One thing for certain is that it really can’t be “business as usual” for much longer.

All types of oil companies – nationals, majors, independents – are seeing higher and higher break-even points. Existing reserves are becoming more and more difficult – and therefore more expensive – to exploit. Add to that the fact that world-wide reserves are diminishing, with a replacement rate that has slowed considerably – even before the world economy went into freefall – and it’s not difficult to imagine supply problems once economies begin to turn around.

The market is either an oil company’s best-best friend or its worst-worst enemy. On one hand, an oil company must make decisions on projects that take years to bring a product to the market. If all goes well, prices are favourable as a project comes on-line and expenditures are recouped at a reasonable rate. On the other hand, an oil company lives or dies on its quarterly results. Quarterly reports of record profits six months ago have now been replaced by grim reports of losses dues to low oil prices, high operating costs and less-than-favourable currency exchange rates.

This duality wreaks havoc with the industry. All too often it seems that boom or bust is determined by the toss of a coin.

Looking back just 10 years, the low oil prices of the late 1990s and subsequent industry slow-down are a primary cause behind the remarkable rise in oil prices of the middle of this decade, which culminated in last summer’s peak. The International Energy Agency has warned us that as the world economy begins to pull out of its slump and real demand increases, we will most likely see the same trend, although on a much dramatically higher scale. IEA projections for demand, looking far beyond the market’s short-term view, warns of energy shortfalls beginning as early as the coming decade.

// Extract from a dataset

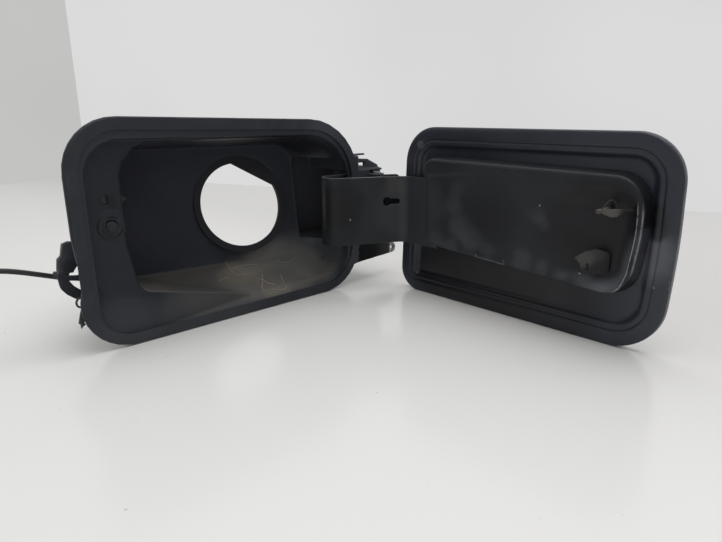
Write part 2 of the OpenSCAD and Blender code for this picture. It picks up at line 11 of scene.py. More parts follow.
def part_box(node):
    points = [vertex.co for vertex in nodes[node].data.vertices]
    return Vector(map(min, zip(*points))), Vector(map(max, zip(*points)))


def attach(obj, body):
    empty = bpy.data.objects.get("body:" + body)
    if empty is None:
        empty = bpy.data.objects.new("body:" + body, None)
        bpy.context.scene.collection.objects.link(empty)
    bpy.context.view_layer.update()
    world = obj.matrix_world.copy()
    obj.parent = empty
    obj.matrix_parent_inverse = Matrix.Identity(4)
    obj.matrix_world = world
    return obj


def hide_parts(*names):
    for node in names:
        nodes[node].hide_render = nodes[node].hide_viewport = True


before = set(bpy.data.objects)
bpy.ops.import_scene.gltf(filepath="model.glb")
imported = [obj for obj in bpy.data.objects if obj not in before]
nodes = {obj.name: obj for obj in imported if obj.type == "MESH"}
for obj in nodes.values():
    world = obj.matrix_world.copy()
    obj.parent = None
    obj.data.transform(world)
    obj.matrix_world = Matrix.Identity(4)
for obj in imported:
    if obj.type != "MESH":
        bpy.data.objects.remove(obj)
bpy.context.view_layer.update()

# The housing is drawn from its flange's lower left corner, in millimetres: x along the
# flange, y into the pot and z up. The hinge pin gives that drawing its place.
PIVOT = (291, -1.5)
pin_low, pin_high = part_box("hinge_pin")
PIN_AT = (pin_low + pin_high) / 2
LID_FACE = 1
MM = 0.001
CAD_WELD, SKIN_WELD, FLAT_WELD = 2e-6, 1e-6, 1e-5
BAY_X = 229


def at(x, y, z):
    """A point of the housing's drawing as a place in the scene."""
    return Vector((PIN_AT.x + (x - PIVOT[0]) * MM, PIN_AT.y + (y - PIVOT[1]) * MM, z * MM))


def upright(x, z, y):
    """The same, for flat shapes that are drawn over x and z."""
    return at(x, y, z)


def at_lid(x, z, depth):
    """A point of the open lid: x and z across the shut lid, depth inwards from its hem."""
    return at(PIVOT[0] + LID_FACE - depth, x - PIVOT[0] + PIVOT[1], z)


# Camera
CAMERA_AT = (-113.7, -403.5, 169)
CAMERA_PITCH = 15.75
CAMERA_AIM = Vector((0.69, 0.7236, -math.tan(math.radians(CAMERA_PITCH))))
PHOTO_SIZE = (722, 542)
FOCUS_PX = 558.7
SENSOR = 36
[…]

We can hope that the current economic crisis will lead to the financial world revising the methods it uses to determine the “winners” and the “losers”, especially when it comes to industries that measure achievement in years rather than in quarters. But in the meantime, the industry must work with itself – from suppliers to oil companies to the service industry – to ensure that everyone wins.

What ever the solution, it should be one that keeps the most employed, while maintaining a level of activity that allows for ramping-up as demand increases.

This time around, surviving may be the ultimate success.